[Entries from a dataset]
+-------+

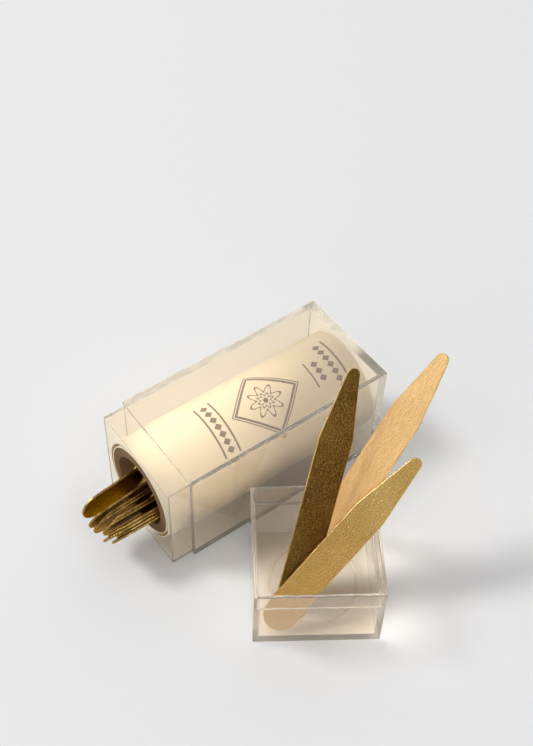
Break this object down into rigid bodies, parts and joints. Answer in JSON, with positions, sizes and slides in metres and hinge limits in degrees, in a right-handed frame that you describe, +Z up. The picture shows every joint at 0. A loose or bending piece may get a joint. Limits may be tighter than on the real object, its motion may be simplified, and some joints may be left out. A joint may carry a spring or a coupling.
{
  "type": "collar stays in a clear box",
  "caption": "Flat brass collar stays with one round and one narrowed end; some stand in a clear square cap, the rest in a card tube with a paper label inside the clear box.",
  "frame": {"origin": "centre of the clear box body's lower face, on the floor", "axes": "+X along the box from its open mouth to its closed end, +Y to the box's left, +Z up"},
  "size_m": [0.0832, 0.0792, 0.0596],
  "materials": {
    "clear_plastic": "clear, polished, moulded",
    "card": "raw spiral-wound card",
    "label_paper": "matt cream paper with a dark brown printed ornament",
    "brass": "fine brushed and tumbled"
  },
  "bodies": {
    "root": {"clear_box": "clear_plastic", "box_cap": "clear_plastic", "card_tube": "card", "paper_label": "label_paper", "cap_stay_short": "brass", "cap_stay_middle": "brass", "cap_stay_long": "brass", "tube_stay_01": "brass", "tube_stay_02": "brass", "tube_stay_03": "brass", "tube_stay_04": "brass", "tube_stay_05": "brass", "tube_stay_06": "brass", "tube_stay_07": "brass", "tube_stay_08": "brass", "tube_stay_09": "brass", "tube_stay_10": "brass", "tube_stay_11": "brass", "tube_stay_12": "brass", "tube_stay_13": "brass", "tube_stay_14": "brass", "tube_stay_15": "brass"}
  },
  "joints": []
}
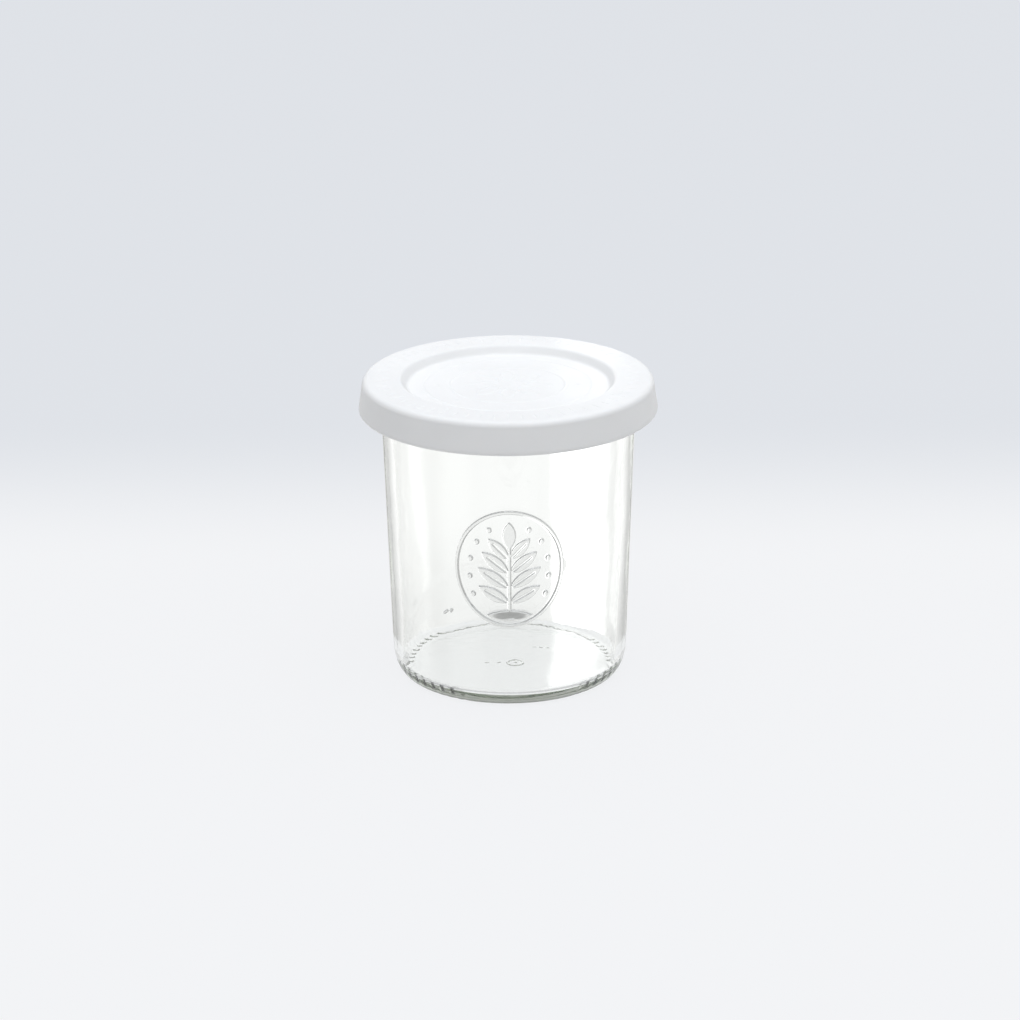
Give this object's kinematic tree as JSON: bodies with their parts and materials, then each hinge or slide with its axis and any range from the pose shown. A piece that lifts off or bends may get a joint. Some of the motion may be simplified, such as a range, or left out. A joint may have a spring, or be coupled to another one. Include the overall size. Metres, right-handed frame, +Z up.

+-------+

§ **Problem to work on**: Write out the material exactly as given.

§ **Reply to the exercise**:
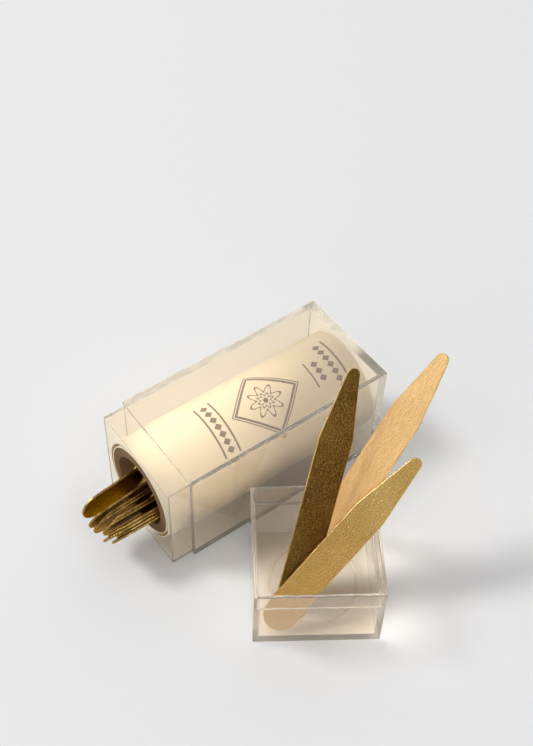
Break this object down into rigid bodies, parts and joints. Answer in JSON, with positions, sizes and slides in metres and hinge limits in degrees, in a right-handed frame that you describe, +Z up. The picture shows every joint at 0. A loose or bending piece may get a joint. Limits may be tighter than on the real object, its motion may be simplified, and some joints may be left out. A joint may carry a spring or a coupling.
{
  "type": "collar stays in a clear box",
  "caption": "Flat brass collar stays with one round and one narrowed end; some stand in a clear square cap, the rest in a card tube with a paper label inside the clear box.",
  "frame": {"origin": "centre of the clear box body's lower face, on the floor", "axes": "+X along the box from its open mouth to its closed end, +Y to the box's left, +Z up"},
  "size_m": [0.0832, 0.0792, 0.0596],
  "materials": {
    "clear_plastic": "clear, polished, moulded",
    "card": "raw spiral-wound card",
    "label_paper": "matt cream paper with a dark brown printed ornament",
    "brass": "fine brushed and tumbled"
  },
  "bodies": {
    "root": {"clear_box": "clear_plastic", "box_cap": "clear_plastic", "card_tube": "card", "paper_label": "label_paper", "cap_stay_short": "brass", "cap_stay_middle": "brass", "cap_stay_long": "brass", "tube_stay_01": "brass", "tube_stay_02": "brass", "tube_stay_03": "brass", "tube_stay_04": "brass", "tube_stay_05": "brass", "tube_stay_06": "brass", "tube_stay_07": "brass", "tube_stay_08": "brass", "tube_stay_09": "brass", "tube_stay_10": "brass", "tube_stay_11": "brass", "tube_stay_12": "brass", "tube_stay_13": "brass", "tube_stay_14": "brass", "tube_stay_15": "brass"}
  },
  "joints": []
}
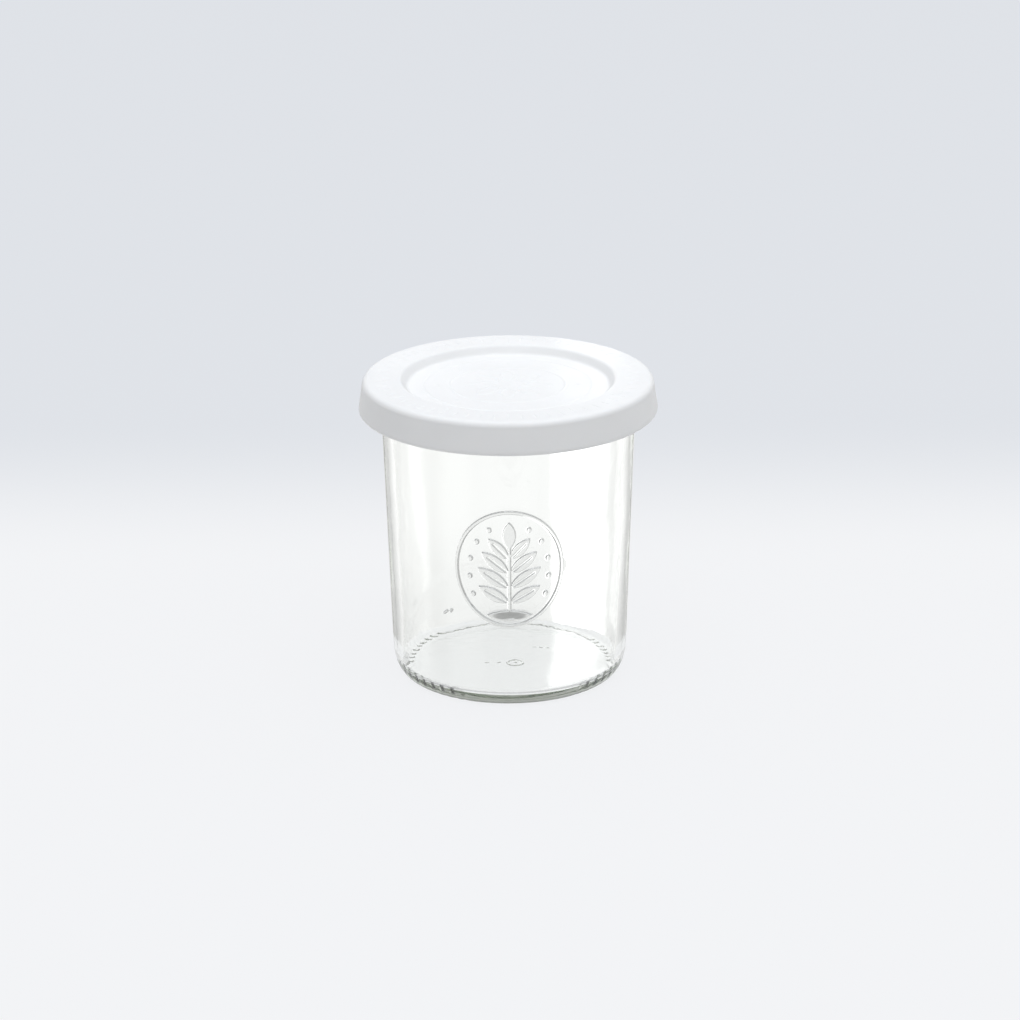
Give this object's kinematic tree as JSON: bodies with their parts and materials, then each hinge or slide with its axis and any range from the pose shown. A piece that lifts off or bends may get a joint. Some of the motion may be simplified, such as a range, or left out. A joint may have a spring, or be coupled to another one. Include the overall size. Metres, right-handed frame, +Z up.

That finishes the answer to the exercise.